Ironically, military commanders on both sides did not focus their attention on the city. While Allied correspondents, the public in America and Britain, and Parisians themselves eagerly anticipated the liberation of the City of Light, to German, British, and American officers, Paris remained a military afterthought. The low value German commanders placed on Paris was reflected in the small force they deployed inside the city, a force incapable of defeating an Allied attack but large enough to perform internal security duties.

For their part, Allied commanders sought to avoid a costly block-by-block battle inside Paris, preferring to surround and bypass the city in order to maximize their superiority in air support and tanks. These Allied assets, if deployed on a large scale inside the city, would wreak unspeakable havoc on Paris' architectural treasures and the local population.

An assassination attempt on Hitler by German officers combined with the Allied breakout from Normandy in late July served to damage the morale of the German garrison. These highlighted tensions within the German Army. Significantly, the German commander in Paris General Choltitz did not want to be known to history as the man who destroyed Paris as Hitler wanted him to do. Neiberg demonstrates that, contrary to the popular myth that casts the Germans as preparing to demolish Paris on Hitler's orders just as the Allies arrived, the German garrison had made few preparations for an extensive demolition campaign. They simply lacked the troops, expertise, and ordnance for such an operation.

As the Allies drew closer to the city, French soldiers with the advancing Allies and the civilians inside Paris began to feed off the energy and determination of each other to liberate their capital. Parisians finally took matters into their own hands, led by an unlikely group: the Paris police. The police led a wide-ranging strike that began on August 17. German commanders did not initially view the strike as a threat to their control of the city and remained primarily concerned about the advancing Allied armies, now only 30 miles from the Paris suburbs. De Gaulle's supporters inside the city took control of the police strike and the centrally located police headquarters. The fall of police headquarters was important, both as a symbolic blow to German authority and because underneath the building lay the police armory.

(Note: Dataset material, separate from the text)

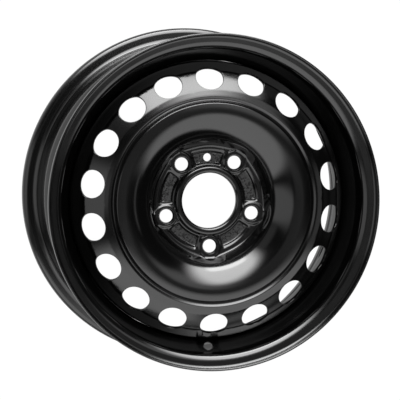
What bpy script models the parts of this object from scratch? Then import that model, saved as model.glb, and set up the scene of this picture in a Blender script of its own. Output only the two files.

As the Resistance, Communists, and Gaullists began to occupy buildings around the city, Resistance leaders called for Parisians to set up barricades on August 21. Like so many other actions taken during that month, the barricades had a practical as well as a symbolic purpose. The obstructions would inhibit German movement on the streets while connecting the insurrection to well-known revolts such as the early days of the French Revolution in 1789 and the failed 1832 uprising memorialized in Victor Hugo's Les Miserables. The first meeting of the shadow Gaullist cabinet on the twenty-first, complete with secretary and prime minister, also sent a strong political message.

By the night of August 22, Allied commanders had become aware of the growing insurrection in Paris and made an abrupt about-face in their planning. General Leclerc was ordered to take his French division to Paris to forestall a German counterattack and food supplies were dispatched to the city. Soon, French and American units began to enter the city's outskirts, supporting Resistance fighters who drove German units from their positions. Eager to establish his authority within the city, General de Gaulle led a victory parade, with the shadow cabinet and Leclerc's division, even as fighting continued throughout the city. Neiberg's rousing description of the parade effectively captures the mixture of excitement and joy that so many Parisians expressed on that day and draws the reader into the parade and the subsequent mass of thanksgiving at Notre Dame.

The Blood of Free Men is narrative history at its best, combining tension, drama, and a cathartic ending with characters who at times work together and at times work at cross purposes. Neiberg paints vivid pictures of the personalities involved, emphasizing their reaction to events often outside their control. He effectively combines quotes from diaries of Parisians with military orders and directives to shift the action from a Paris café to Allied army headquarters and back. Well-written with a steady pace and engaging photographs from the period, The Blood of Free Men colorfully presents the liberation of the City of Light.